We employ Differential Timing Analysis. We formulate a hypothesis: "If the first bit of the secret key is 1, the division takes X cycles on average. If it is 0, it takes Y cycles."

We partition our millions of timing samples into two buckets based on the input data we controlled. If the difference in average time between the buckets correlates with our model, we have guessed the bit correctly. We rinse and repeat for the subsequent bits until we have recovered the private key component s1.

Why is this a big deal? Isn't this just a local attack?

Yes and no. The CVSS score is 6.4 (Medium) because of the complexity and proximity requirements. You can't exploit this over the open internet easily because the jitter of the internet is larger than the timing difference of a division instruction.
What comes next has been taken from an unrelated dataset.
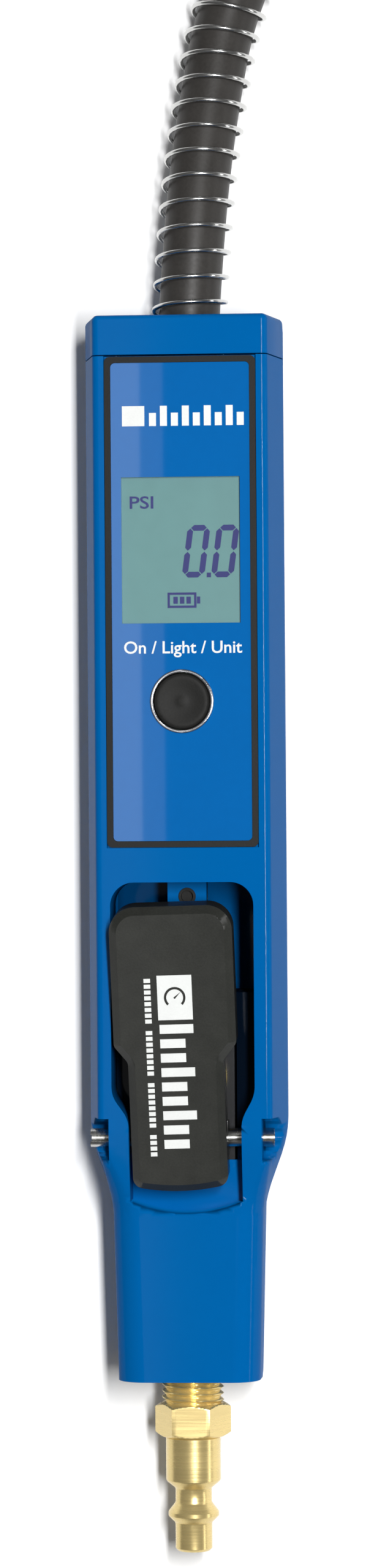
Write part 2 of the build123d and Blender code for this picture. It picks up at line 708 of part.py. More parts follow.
with BuildPart() as outlet_pipe:
    with BuildSketch(across(BLOCK_TOP_Y)):
        with Locations((0, AXIS_Z)):
            Circle(PIPE_R)
    extrude(amount=-(PIPE_TOP_Y - BLOCK_TOP_Y))
    with BuildSketch(Plane.XY.offset(AXIS_Z)):
        with Locations((0, SENSOR_Y)):
            RectangleRounded(7.0, 9.0, 0.8)
    extrude(amount=BOARD_Z - 2.4 - AXIS_Z)
    with BuildSketch(across(BLOCK_TOP_Y)):
        with Locations((0, AXIS_Z)):
            Circle(2.4)
    extrude(amount=-(PIPE_TOP_Y - BLOCK_TOP_Y), mode=Mode.SUBTRACT)
    with Locations((0, SENSOR_Y, BOARD_Z - 2.4)):
        Hole(1.0, depth=BOARD_Z - 2.4 - AXIS_Z)
outlet_pipe.part.label = "outlet_pipe"
export_step(outlet_pipe.part, "parts/outlet_pipe.step")

FERRULE_Y = HOSE_EXIT[1] - 12.0
with BuildPart() as hose_tail:
    with BuildSketch(across(PIPE_TOP_Y)):
        with Locations((0, AXIS_Z)):
            RegularPolygon(5.6, 6, major_radius=False)
            Circle(2.4, mode=Mode.SUBTRACT)
    extrude(amount=-8.0)
    with BuildSketch(across(PIPE_TOP_Y + 8)):
        with Locations((HOSE_EXIT[0], AXIS_Z)):
            Circle(3.2)
            Circle(2.0, mode=Mode.SUBTRACT)
    extrude(amount=-(FERRULE_Y + 10 - PIPE_TOP_Y - 8))
hose_tail.part.label = "hose_tail"
export_step(hose_tail.part, "parts/hose_tail.step")

with BuildPart() as hose_ferrule:
    with BuildSketch(across(FERRULE_Y)):
        with Locations((HOSE_EXIT[0], AXIS_Z)):
            Circle(HOSE_R + 0.75)
            Circle(3.25, mode=Mode.SUBTRACT)
    extrude(amount=-(HOSE_EXIT[1] - FERRULE_Y - 0.4))
    with BuildSketch(Plane.XY.offset(AXIS_Z)):
        with Locations(*[(HOSE_EXIT[0] + HOSE_R + 1.0, FERRULE_Y + groove) for groove in (3.0, 6.0, 9.0)]):
            Circle(0.7)
    revolve(axis=Axis((HOSE_EXIT[0], 0, AXIS_Z), (0, 1, 0)), mode=Mode.SUBTRACT)
hose_ferrule.part.label = "hose_ferrule"
export_step(hose_ferrule.part, "parts/hose_ferrule.step")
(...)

However, in modern infrastructure, "Adjacent" is broader than you think. Multi-tenant cloud environments, Kubernetes clusters, and trusted execution environments (TEEs) often place attackers on the same physical hardware as the victim. If a malicious tenant can time the execution of a cryptographic service running on a neighboring core, they can steal the Post-Quantum Private Key.

Once the key is stolen, the attacker can sign arbitrary data. They can forge identities, issue fake certificates, or authorize malicious transactions. The irony is palpable: an organization adopts ML-DSA to be safe for the next 50 years, only to be compromised today by a side-channel known since the 1990s.

The remediation is straightforward: Update immediately.

If you are using the ml-dsa crate, ensure you are on version 0.1.0-rc.2 or higher. The RustCrypto team was quick to respond, merging the fix in commit 035d9eef.

For Developers

If you are writing cryptographic code in Rust (or any language):

1. Audit for Division: grep your codebase for / and %. If the operands are secret, you have a vulnerability.
2. Use subtle: The Rust subtle crate provides traits for constant-time comparison and arithmetic. Use them.
3. Verify Assembly: Don't trust LLVM. Inspect the generated assembly (cargo-asm) for hot paths to ensure no branch instructions or variable-latency opcodes were inserted by the optimizer.